* BEGIN *

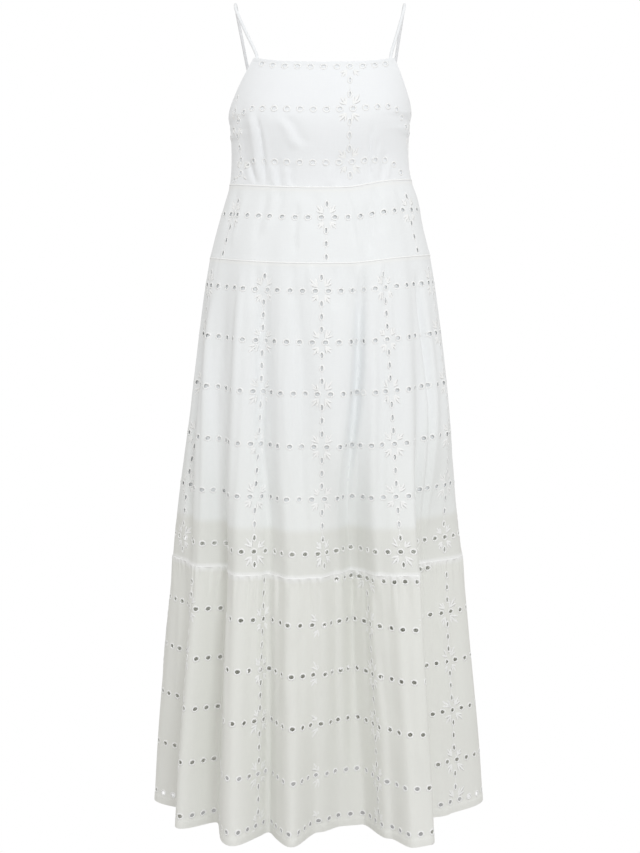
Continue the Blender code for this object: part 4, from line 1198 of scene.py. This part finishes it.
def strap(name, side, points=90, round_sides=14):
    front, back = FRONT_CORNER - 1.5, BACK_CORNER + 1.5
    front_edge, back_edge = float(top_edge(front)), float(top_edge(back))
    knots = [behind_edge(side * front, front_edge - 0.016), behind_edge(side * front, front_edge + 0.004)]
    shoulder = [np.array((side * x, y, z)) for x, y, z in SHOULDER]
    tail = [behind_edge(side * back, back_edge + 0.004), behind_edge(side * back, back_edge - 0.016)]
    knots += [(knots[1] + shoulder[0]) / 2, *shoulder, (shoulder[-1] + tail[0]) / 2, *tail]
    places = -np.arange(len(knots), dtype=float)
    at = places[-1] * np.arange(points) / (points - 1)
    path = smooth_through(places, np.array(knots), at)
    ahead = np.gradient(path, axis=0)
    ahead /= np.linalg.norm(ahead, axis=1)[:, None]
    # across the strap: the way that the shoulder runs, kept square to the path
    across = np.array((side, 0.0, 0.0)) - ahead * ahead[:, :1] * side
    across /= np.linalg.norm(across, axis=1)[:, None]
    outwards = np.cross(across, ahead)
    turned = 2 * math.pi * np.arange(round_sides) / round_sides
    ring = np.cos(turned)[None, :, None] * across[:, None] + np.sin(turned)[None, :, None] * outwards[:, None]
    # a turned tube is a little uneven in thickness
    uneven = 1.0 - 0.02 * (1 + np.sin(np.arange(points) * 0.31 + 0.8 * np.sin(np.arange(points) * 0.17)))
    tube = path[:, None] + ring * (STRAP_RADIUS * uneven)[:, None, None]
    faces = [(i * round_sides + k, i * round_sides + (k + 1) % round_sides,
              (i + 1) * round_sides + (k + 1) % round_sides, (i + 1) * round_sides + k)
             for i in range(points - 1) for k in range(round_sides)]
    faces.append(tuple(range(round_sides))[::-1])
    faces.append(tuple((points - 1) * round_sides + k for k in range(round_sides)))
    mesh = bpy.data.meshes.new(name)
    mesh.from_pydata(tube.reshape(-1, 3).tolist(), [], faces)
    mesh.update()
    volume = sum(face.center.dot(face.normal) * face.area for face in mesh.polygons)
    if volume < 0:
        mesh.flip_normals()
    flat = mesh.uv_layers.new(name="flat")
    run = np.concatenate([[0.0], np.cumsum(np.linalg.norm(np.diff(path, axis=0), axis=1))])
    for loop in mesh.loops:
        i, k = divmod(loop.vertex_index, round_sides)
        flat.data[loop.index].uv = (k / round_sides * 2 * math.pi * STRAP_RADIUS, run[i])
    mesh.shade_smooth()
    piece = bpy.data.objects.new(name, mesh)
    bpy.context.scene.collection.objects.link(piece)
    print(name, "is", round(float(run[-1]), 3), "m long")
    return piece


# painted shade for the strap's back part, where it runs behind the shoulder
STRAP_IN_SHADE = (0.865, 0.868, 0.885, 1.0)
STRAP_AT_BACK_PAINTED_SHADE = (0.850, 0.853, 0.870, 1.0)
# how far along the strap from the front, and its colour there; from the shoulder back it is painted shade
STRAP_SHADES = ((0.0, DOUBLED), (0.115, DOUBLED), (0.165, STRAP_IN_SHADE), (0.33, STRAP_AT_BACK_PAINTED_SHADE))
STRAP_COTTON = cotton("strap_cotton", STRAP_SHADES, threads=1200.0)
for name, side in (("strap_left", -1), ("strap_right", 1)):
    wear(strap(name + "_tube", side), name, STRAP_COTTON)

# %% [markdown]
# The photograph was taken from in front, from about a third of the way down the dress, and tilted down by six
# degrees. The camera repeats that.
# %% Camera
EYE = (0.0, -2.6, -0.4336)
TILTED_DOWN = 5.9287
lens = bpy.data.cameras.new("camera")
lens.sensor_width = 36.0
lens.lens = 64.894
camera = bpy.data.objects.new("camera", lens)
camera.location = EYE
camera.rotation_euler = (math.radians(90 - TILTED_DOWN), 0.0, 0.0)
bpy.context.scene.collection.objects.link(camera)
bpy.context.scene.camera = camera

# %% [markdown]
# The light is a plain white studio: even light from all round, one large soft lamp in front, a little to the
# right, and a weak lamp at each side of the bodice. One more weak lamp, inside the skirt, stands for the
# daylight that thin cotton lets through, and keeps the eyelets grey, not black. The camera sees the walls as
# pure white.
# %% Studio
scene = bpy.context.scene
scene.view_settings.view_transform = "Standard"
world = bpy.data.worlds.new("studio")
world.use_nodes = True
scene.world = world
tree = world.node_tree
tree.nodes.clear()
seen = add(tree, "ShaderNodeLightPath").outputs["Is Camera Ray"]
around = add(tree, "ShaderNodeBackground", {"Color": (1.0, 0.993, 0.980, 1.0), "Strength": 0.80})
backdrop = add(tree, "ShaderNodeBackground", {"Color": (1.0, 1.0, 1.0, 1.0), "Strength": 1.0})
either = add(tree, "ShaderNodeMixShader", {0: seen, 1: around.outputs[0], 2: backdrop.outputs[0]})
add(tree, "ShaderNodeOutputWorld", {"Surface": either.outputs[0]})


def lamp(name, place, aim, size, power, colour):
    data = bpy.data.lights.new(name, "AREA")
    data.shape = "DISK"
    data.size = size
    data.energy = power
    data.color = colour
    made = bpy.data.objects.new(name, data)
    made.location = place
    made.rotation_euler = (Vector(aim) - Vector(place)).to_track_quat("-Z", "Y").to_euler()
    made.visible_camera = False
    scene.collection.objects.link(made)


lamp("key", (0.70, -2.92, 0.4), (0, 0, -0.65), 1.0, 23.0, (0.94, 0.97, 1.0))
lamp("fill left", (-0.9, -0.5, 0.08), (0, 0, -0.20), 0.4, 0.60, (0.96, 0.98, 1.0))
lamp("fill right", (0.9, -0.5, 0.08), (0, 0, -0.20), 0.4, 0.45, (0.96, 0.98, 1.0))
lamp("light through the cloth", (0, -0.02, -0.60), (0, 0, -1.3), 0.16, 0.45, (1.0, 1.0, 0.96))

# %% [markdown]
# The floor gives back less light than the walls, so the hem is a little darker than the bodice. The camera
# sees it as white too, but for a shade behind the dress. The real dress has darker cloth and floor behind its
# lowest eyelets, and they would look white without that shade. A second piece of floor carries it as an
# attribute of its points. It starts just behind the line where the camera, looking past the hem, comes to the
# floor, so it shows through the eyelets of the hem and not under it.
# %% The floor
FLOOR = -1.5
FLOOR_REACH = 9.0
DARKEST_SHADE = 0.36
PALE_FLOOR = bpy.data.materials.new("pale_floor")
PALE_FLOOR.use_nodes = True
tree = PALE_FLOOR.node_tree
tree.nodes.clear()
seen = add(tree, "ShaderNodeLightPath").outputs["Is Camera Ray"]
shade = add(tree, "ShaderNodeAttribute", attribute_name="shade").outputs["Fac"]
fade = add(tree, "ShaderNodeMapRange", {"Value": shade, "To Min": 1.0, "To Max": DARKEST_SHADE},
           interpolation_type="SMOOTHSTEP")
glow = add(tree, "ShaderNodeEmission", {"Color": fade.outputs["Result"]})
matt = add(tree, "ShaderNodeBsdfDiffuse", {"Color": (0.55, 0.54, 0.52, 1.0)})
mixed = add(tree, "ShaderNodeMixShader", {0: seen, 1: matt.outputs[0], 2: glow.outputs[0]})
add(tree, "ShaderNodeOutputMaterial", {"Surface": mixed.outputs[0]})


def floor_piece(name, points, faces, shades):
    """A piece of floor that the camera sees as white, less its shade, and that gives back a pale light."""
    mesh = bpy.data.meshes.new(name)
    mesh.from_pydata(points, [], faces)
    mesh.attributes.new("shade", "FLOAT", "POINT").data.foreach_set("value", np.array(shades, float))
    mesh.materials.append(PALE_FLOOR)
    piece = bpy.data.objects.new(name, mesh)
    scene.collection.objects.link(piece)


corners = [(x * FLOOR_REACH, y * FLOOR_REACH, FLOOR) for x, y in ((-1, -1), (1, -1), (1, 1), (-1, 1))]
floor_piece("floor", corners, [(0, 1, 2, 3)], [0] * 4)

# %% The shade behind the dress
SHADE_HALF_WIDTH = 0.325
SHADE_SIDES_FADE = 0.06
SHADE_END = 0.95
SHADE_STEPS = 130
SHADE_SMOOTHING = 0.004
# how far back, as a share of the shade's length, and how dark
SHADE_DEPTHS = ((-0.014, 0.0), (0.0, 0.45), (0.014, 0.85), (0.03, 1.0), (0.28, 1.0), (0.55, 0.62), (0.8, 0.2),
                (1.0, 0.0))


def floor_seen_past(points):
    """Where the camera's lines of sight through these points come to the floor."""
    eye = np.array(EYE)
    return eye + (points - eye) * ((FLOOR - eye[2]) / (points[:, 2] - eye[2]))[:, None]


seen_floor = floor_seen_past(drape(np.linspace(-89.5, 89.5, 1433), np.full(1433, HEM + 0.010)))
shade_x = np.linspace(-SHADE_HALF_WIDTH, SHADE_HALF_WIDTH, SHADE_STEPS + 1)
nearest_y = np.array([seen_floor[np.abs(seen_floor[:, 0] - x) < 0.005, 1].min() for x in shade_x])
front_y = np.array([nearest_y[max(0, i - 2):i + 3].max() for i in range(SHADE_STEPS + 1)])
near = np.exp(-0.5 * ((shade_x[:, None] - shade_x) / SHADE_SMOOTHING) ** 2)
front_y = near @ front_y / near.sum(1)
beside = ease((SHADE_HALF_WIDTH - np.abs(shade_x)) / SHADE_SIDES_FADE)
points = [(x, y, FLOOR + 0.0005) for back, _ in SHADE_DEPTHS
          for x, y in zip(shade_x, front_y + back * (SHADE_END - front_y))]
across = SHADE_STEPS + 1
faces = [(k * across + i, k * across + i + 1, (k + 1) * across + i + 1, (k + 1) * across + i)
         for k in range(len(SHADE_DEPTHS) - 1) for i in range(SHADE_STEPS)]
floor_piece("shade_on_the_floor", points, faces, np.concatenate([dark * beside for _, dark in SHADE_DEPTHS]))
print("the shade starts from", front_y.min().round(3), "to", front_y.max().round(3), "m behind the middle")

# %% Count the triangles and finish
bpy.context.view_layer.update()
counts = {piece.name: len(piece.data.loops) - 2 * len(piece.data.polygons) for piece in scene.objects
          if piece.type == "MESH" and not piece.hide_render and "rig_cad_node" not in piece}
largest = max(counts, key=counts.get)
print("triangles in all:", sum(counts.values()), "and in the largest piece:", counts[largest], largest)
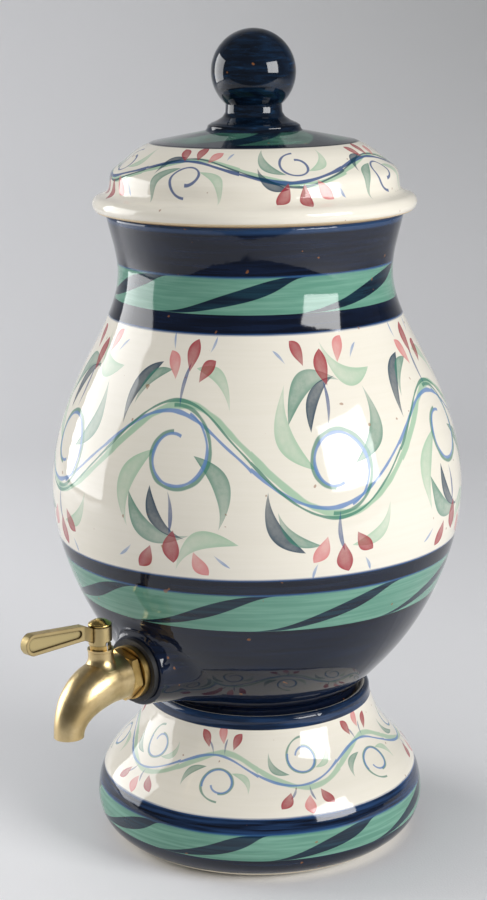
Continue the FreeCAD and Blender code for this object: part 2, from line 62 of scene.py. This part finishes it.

* END *

Copy each line in the data that holds the word "this".

Continue the Blender code for this object: part 4, from line 1198 of scene.py. This part finishes it.
Continue the FreeCAD and Blender code for this object: part 2, from line 62 of scene.py. This part finishes it.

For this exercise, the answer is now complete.